Unchallenged scientific evidence from Hopfenberg and Pimentel (2001) and Hopfenberg (2003) indicate that human influences could directly and primarily account for excessive extinction of biodiversity, creeping environmental degradation, and the voracious dissipation of limited natural resources of Earth.

From my humble vantage point, it does look as if the challenges posed to humanity by certain unregulated human activities are huge ones. Even so, we can take the measure of the looming challenges and find solutions to our problems that are consonant with universally shared values.


Is there even a remote possibility certain activities of the human species now rampantly overspreading the surface of Earth could soon become so dominant as to precipitate the mass extinction of biodiversity, the pernicious destabilization of the climate and the irreversible degradation of Earth?

Perhaps noticing the magnitude of the human influences resulting from a rapidly growing human population (6.7 to 9.2 billion human beings in the first half of the twenty-first century) upon the natural world is like finding a proverbial “elephant in the living room.”

No one can say how so large a creature ever got into our planetary home. Its very presence does not make sense. Even so, every human being on the planet can see some part of the leviathan-like creature. Some people see a gigantic tusk or a tail. Others see its head or some part of its massive body. Because the creature is so big that no one person can see the whole of it, we are free to believe and mistakenly conclude it simply cannot be real, not really.

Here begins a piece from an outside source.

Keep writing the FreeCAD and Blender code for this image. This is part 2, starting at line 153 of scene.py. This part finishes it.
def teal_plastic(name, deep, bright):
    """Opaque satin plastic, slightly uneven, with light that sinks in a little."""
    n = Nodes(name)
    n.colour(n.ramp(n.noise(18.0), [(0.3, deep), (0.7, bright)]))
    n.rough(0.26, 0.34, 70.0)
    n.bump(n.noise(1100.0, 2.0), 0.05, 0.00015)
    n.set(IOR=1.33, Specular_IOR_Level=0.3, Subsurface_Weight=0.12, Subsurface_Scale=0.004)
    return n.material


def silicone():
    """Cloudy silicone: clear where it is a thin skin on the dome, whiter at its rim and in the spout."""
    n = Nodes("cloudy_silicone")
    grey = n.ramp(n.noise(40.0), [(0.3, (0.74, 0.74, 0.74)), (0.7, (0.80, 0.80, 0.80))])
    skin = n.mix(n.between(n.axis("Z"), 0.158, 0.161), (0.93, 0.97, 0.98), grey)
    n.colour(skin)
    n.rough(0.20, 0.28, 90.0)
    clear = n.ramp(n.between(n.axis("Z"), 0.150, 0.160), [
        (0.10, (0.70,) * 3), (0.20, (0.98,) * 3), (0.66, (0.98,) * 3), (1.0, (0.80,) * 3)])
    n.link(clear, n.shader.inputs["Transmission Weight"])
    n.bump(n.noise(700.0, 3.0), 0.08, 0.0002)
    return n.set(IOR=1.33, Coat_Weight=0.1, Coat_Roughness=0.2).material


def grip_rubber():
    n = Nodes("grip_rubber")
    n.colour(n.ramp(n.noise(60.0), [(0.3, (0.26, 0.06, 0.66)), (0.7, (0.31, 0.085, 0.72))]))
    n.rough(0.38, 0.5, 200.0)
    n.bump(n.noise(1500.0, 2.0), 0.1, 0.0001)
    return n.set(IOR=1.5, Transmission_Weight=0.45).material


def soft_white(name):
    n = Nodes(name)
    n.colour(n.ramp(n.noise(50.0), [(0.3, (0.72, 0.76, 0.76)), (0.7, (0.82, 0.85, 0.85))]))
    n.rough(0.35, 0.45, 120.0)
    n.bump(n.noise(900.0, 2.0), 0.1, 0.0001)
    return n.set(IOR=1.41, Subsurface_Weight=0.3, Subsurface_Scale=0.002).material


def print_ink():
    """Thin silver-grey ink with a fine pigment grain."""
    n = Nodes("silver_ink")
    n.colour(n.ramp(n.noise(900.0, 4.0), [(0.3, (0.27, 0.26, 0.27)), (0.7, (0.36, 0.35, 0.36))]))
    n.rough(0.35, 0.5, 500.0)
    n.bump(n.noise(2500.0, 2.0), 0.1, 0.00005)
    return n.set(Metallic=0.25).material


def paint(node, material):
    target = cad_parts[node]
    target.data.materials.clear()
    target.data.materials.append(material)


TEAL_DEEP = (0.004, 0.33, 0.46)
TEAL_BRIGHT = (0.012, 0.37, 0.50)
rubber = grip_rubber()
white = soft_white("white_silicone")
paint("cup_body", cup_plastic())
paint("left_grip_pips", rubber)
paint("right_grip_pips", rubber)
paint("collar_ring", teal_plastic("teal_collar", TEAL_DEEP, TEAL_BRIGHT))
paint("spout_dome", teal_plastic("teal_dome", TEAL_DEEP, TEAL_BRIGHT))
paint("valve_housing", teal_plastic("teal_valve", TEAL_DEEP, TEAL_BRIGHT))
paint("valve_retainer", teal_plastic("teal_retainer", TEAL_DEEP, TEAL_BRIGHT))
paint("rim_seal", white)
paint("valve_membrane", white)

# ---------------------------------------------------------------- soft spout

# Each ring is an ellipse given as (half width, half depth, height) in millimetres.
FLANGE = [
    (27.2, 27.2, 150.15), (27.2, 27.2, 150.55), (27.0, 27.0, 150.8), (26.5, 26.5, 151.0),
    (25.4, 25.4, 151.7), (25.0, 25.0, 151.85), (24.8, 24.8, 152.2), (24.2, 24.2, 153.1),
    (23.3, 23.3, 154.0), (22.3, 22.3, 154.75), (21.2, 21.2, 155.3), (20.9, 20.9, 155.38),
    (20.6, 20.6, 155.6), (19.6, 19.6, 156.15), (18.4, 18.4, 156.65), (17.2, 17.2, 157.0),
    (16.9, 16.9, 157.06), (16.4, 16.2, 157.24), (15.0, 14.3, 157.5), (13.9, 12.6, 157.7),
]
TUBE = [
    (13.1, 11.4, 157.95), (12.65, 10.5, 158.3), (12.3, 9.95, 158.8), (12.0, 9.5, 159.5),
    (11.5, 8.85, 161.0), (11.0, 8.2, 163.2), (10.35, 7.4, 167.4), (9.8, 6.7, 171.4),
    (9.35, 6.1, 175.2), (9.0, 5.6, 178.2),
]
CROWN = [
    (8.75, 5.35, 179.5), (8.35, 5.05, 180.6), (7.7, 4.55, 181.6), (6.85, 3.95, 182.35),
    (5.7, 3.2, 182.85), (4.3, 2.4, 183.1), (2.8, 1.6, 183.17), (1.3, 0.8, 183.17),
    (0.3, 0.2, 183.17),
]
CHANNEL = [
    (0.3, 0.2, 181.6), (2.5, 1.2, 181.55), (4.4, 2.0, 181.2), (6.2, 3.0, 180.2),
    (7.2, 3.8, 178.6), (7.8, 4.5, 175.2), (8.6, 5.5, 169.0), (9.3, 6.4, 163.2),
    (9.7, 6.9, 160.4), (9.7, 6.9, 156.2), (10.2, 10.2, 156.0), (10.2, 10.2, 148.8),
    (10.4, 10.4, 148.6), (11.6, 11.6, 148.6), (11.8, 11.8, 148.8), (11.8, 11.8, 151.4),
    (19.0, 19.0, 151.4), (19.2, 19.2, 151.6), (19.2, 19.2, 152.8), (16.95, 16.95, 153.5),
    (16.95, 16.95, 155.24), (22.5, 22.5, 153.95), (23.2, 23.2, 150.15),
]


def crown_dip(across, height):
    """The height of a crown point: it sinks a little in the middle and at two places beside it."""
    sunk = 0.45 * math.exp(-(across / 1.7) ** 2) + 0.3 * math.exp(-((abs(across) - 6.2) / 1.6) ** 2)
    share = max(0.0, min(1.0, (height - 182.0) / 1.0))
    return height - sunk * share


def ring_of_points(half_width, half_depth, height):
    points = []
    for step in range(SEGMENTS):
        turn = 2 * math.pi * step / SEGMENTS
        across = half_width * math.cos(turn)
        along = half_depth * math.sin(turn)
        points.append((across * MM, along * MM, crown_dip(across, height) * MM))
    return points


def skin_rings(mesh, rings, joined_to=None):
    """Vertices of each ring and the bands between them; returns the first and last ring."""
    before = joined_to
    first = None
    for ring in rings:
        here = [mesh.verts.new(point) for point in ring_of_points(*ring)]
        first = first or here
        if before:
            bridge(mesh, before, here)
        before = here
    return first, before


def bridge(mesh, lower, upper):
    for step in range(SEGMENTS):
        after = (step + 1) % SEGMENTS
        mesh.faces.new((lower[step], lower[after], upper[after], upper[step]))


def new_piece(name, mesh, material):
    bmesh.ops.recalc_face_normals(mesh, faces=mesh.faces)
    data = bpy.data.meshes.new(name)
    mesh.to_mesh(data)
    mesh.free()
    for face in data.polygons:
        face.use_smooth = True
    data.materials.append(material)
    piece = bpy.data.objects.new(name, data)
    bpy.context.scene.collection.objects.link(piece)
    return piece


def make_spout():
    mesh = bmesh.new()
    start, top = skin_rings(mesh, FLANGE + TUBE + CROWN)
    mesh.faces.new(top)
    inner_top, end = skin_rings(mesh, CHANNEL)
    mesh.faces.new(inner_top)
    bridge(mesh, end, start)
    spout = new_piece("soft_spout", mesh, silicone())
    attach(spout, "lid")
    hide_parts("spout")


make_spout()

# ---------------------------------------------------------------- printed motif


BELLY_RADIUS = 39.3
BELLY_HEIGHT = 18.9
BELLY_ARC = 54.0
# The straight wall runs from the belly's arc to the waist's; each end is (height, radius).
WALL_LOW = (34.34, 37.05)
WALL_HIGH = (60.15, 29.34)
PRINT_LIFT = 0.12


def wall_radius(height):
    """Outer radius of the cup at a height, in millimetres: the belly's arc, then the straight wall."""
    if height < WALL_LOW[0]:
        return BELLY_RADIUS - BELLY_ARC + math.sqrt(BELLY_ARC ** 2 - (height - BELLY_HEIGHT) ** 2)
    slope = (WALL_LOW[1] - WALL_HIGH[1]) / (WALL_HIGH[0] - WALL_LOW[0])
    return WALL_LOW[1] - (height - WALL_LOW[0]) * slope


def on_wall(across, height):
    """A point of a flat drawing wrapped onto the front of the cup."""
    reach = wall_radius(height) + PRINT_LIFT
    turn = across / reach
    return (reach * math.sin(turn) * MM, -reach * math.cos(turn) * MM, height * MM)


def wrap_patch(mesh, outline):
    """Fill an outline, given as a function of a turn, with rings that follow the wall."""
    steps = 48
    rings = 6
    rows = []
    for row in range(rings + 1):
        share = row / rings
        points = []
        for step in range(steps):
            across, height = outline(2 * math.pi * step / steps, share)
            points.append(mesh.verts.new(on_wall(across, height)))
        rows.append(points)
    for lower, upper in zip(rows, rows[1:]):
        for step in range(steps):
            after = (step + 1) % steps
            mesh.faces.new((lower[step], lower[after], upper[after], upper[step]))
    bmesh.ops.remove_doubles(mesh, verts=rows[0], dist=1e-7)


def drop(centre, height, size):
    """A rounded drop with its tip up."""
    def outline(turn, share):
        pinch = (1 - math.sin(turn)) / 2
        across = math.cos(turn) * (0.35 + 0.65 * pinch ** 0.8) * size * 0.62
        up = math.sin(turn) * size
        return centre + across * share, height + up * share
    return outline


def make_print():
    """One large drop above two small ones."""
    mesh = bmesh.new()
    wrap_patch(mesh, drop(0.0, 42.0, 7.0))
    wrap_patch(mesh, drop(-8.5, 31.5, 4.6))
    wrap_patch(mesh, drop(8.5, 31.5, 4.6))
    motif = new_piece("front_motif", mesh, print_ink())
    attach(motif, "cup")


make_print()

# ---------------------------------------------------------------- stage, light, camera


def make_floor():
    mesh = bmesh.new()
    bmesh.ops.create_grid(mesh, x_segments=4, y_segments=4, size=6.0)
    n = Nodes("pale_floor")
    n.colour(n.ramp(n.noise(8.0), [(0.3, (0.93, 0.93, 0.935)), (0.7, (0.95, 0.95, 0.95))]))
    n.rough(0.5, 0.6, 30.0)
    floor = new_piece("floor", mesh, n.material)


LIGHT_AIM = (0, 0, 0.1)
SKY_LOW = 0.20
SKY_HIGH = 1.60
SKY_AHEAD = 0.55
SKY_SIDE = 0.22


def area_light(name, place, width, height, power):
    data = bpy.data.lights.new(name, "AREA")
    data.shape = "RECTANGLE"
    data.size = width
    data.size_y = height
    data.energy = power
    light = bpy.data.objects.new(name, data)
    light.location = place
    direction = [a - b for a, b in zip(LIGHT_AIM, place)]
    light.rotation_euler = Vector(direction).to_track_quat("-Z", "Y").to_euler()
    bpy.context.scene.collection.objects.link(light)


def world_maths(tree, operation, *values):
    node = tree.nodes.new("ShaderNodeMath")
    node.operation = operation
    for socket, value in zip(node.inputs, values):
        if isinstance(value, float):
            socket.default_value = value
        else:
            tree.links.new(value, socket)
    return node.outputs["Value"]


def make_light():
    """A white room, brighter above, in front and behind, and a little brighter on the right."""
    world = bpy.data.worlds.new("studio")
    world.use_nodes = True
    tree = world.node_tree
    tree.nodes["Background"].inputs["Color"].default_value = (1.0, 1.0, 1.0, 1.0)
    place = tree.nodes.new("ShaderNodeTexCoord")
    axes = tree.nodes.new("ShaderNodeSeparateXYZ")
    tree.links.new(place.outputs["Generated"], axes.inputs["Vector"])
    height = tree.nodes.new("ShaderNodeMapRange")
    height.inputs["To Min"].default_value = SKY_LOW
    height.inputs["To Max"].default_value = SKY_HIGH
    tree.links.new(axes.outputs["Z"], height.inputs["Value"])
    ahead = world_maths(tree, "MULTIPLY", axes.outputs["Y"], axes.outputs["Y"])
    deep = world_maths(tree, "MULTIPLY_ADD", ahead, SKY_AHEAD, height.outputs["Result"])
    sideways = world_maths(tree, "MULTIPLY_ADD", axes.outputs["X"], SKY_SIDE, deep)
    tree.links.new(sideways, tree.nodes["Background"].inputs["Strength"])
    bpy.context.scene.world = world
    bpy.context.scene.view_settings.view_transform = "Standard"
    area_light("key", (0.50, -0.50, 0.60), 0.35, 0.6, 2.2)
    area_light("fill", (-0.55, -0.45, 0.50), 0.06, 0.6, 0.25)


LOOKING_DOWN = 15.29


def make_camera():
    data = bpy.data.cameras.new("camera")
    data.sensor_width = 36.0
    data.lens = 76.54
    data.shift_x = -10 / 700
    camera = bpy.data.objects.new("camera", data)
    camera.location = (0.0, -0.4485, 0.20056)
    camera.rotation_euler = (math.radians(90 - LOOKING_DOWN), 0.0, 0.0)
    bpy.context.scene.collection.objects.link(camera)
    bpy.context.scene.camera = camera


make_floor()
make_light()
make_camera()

If we simply agree to make the choice to deny its existence within our home, then we can ignore that which, in any case, cannot be completely seen by anyone. Henceforth, there is no reason to talk about the elephant. There is also no point in discussing either human limits or Earth’s limitations to support the elephant.

And not surprisingly, if we continue to ignore the elephant in our living room long enough by not talking about the potential threat it poses to a sustainable future for our children and coming generations; to biodiversity; to the viability of ecosystems; and to the integrity of Earth, as one of the world’s most prominent, visionless political leaders (gesturing by throwing up his hands toward the sky in dismay) recently put it, “We’ll all be dead.”

An unannounced, unwelcome and unacknowledged elephant lives among us……and can be seen, even now, in the offing as a potential threat to human and environmental health.

If you would be so kind, please discuss population science that looks to be the subject of a taboo.